Missionary describes attack that killed her husband
Carrie McDonnall began her speech Sunday at West Haven Baptist Church by reading a passage from the Bible that she said was near and dear to her and her husband's hearts while they were preparing to leave for Iraq in 2004.
With her right hand, she spread the pages of the Bible across a lectern. With her left hand, forever disfigured from the brutal attack that shattered her body, killed three of her friends and left her a widow, she held the book open as she began reading Psalm 108.
Before she finished she repeated the verse "Be exalted, O God, above the heavens, and let your glory be over all the earth," before she began telling her tragic story to members of the West Haven congregation.
Pastor Mike Bronson had asked McDonnall to talk to his congregation after he had heard her speak in Jefferson City, Mo.
"Both of us spent time in war-torn countries," McDonnall told the church members about why she and her husband, David, wanted to return to Iraq. "We weren't naÃive about the situation. We were very aware of what could happen, but at the same time we knew that the Lord was calling us."
Her trip to Iraq wasn't her first time in the country and it wasn't her first time in the Middle East. Both she and David had longed to return there after a previous missionary visit.
After the fall of Baghdad in 2003, she and David went to Iraq to do some mission work. McDonnall said the short two-week trip had left her unfulfilled even though they had accomplished their goals.
In 2004 the couple got the opportunity to go back with the Southern Baptist International Mission Board to do relief and development work.
"We knew the Lord was calling us to go and give what we had," McDonnall said. "Our faith could not move a mountain, but it could board a plane."
They worked in small villages helping get fresh water to Iraqis.
On March 15, 2004, the McDonnalls and three other missionaries, Larry and Jean Elliot, and Karen Watson were on their way back from a small village. To get to their destination, the group had to travel through Mosul, in northern Iraq. McDonnall said they would routinely drive through Mosul because it was the largest city in the area.
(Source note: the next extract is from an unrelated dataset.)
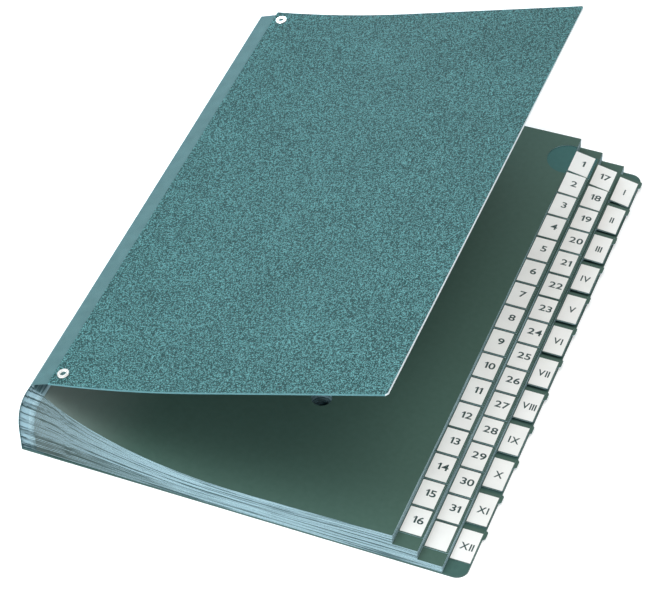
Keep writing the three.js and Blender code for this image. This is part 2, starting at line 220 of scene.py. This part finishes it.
pebble = bpy.data.node_groups.new("pebble_grain", "ShaderNodeTree")
pebble.interface.new_socket(name="Scale", in_out="INPUT", socket_type="NodeSocketFloat")
pebble.interface.new_socket(name="Dark", in_out="INPUT", socket_type="NodeSocketColor")
pebble.interface.new_socket(name="Light", in_out="INPUT", socket_type="NodeSocketColor")
pebble.interface.new_socket(name="Color", in_out="OUTPUT", socket_type="NodeSocketColor")
pebble.interface.new_socket(name="Height", in_out="OUTPUT", socket_type="NodeSocketFloat")
entry = pebble.nodes.new("NodeGroupInput")
leave = pebble.nodes.new("NodeGroupOutput")
place = pebble.nodes.new("ShaderNodeTexCoord")
cells = pebble.nodes.new("ShaderNodeTexVoronoi")
cells.feature = "SMOOTH_F1"
cells.inputs["Smoothness"].default_value = 0.35
cells.inputs["Randomness"].default_value = 1
cloud = pebble.nodes.new("ShaderNodeTexNoise")
cloud.inputs["Detail"].default_value = 3
cloud.inputs["Roughness"].default_value = 0.6
cloud_scale = pebble.nodes.new("ShaderNodeMath")
cloud_scale.operation = "MULTIPLY"
cloud_scale.inputs[1].default_value = cloud_share
raised = pebble.nodes.new("ShaderNodeMath")
raised.operation = "MULTIPLY_ADD"
raised.inputs[1].default_value = cell_depth
mottle = pebble.nodes.new("ShaderNodeMath")
mottle.operation = "MULTIPLY_ADD"
mottle.inputs[1].default_value = blotch_share
link = pebble.links.new
link(place.outputs["Object"], cells.inputs["Vector"])
link(place.outputs["Object"], cloud.inputs["Vector"])
link(entry.outputs["Scale"], cells.inputs["Scale"])
link(entry.outputs["Scale"], cloud_scale.inputs[0])
link(cloud_scale.outputs[0], cloud.inputs["Scale"])
link(cells.outputs["Distance"], raised.inputs[0])
link(cloud.outputs["Fac"], raised.inputs[2])
link(raised.outputs[0], leave.inputs["Height"])
link(object_noise(pebble, blotch_scale, 2), mottle.inputs[0])
link(raised.outputs[0], mottle.inputs[2])
shade = map_range(pebble, mottle.outputs[0], -0.12, 0.42)
colour = mix_colours(pebble, shade, entry.outputs["Dark"], entry.outputs["Light"])
link(colour, leave.inputs["Color"])

# The share of a surface that is a sheet's cut edge and not its face, from the way it faces
edges = bpy.data.node_groups.new("cut_edge", "ShaderNodeTree")
edges.interface.new_socket(name="Edge", in_out="OUTPUT", socket_type="NodeSocketFloat")
leave = edges.nodes.new("NodeGroupOutput")
upright = edges.nodes.new("ShaderNodeMath")
upright.operation = "ABSOLUTE"
edges.links.new(facing(edges, "Z"), upright.inputs[0])
edges.links.new(map_range(edges, upright.outputs[0], 0.75, 0.6), leave.inputs["Edge"])


def add_grain(net):
    grain = add_group(net, pebble)
    grain.inputs["Scale"].default_value = grain_scale
    grain.inputs["Dark"].default_value = grain_dark
    grain.inputs["Light"].default_value = grain_light
    return grain


grained_board, net, surface = new_material("grained_board", 0.4, 0.15)
grain = add_grain(net)
# painted highlight: the rim is mixed toward pale where it faces +X, along the free edge
highlight_side = map_range(net, facing(net, "X"), 0.4, 0.7)
rim_with_highlight = mix_colours(net, highlight_side, rim_teal, painted_rim_highlight)
rim = add_group(net, edges).outputs["Edge"]
board = mix_colours(net, rim, grain.outputs["Color"], rim_with_highlight)
net.links.new(board, surface.inputs["Base Color"])
add_bump(net, surface, grain.outputs["Height"], 1, grain_depth)
nodes["front_cover"].data.materials[0] = grained_board

# The back board has the same grained paper below. Inside it is lined with smooth dark green card,
# which shows beyond the tabs.
lining_dark = (0.040, 0.090, 0.078)
lining_light = (0.058, 0.122, 0.106)
fibre_scale = 300
lined_board, net, surface = new_material("lined_board", 0.45, 0.15)
grain = add_grain(net)
below = map_range(net, facing(net, "Z"), -0.4, -0.7)
lining = mix_colours(net, object_noise(net, fibre_scale, 5), lining_dark, lining_light)
board = mix_colours(net, below, lining, grain.outputs["Color"])
net.links.new(board, surface.inputs["Base Color"])
raised = net.nodes.new("ShaderNodeMath")
raised.operation = "MULTIPLY"
net.links.new(grain.outputs["Height"], raised.inputs[0])
net.links.new(below, raised.inputs[1])
add_bump(net, surface, raised.outputs[0], 1, grain_depth)
nodes["back_cover"].data.materials[0] = lined_board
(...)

"We had been through their numerous times before, so much so that I remember how to get to different places even though it's a few years later," she said.
On that day the group was in a car in a busy part of town when men, armed with automatic weapons, began shooting at them.
Watson and the Elliots were killed instantly, but McDonnall and David survived the attack.
They were pulled to safety by local Iraqi men, which surprised her because in the Iraqi culture, men did not touch women.
"For them to reach in and touch me was a huge, huge thing," McDonnall said. "You especially don't touch a foreign woman who is bloodied from head to toe."
After being taken to an Iraqi hospital, the McDonnalls were transferred to a U.S. Army hospital.
Doctors stabilized McDonnall after 10 hours of surgery, repairing the 22 bullet wounds and removing countless pieces of shrapnel from her body.
She was kept in a medically induced coma and transported to the United States. When she awoke eight days later in Texas, her family broke the news to her that her husband had died from his injuries the day after the attack.
"The room spun. It literally spun," McDonnall said of her reaction. "I was devastated at the loss of my husband and then I had to deal with the physical pain of all of my injuries."
Since the attack, McDonnall has written a book, "Facing Terror," which chronicles her experience in Iraq.
She has toured the United States, using her book and telling her story to help others endure tough times.
"I think a lot of people get encouragement by it," McDonnall said. "We all have hard times, and it is just a reminder for them to seek out God."
Bronson, West Haven's pastor, said he wanted McDonnall to share her story with his congregation.
"When she says something there is a lot of moral authority behind it because of what she experienced," Bronson said.
In March, Gracia Burnham also will speak at the church. Burnham, who along with her husband, Martin, were missionaries in the Philippines when they were kidnapped by a terrorist group in May of 2001. Martin was killed and Burnham was injured during a rescue attempt in 2002.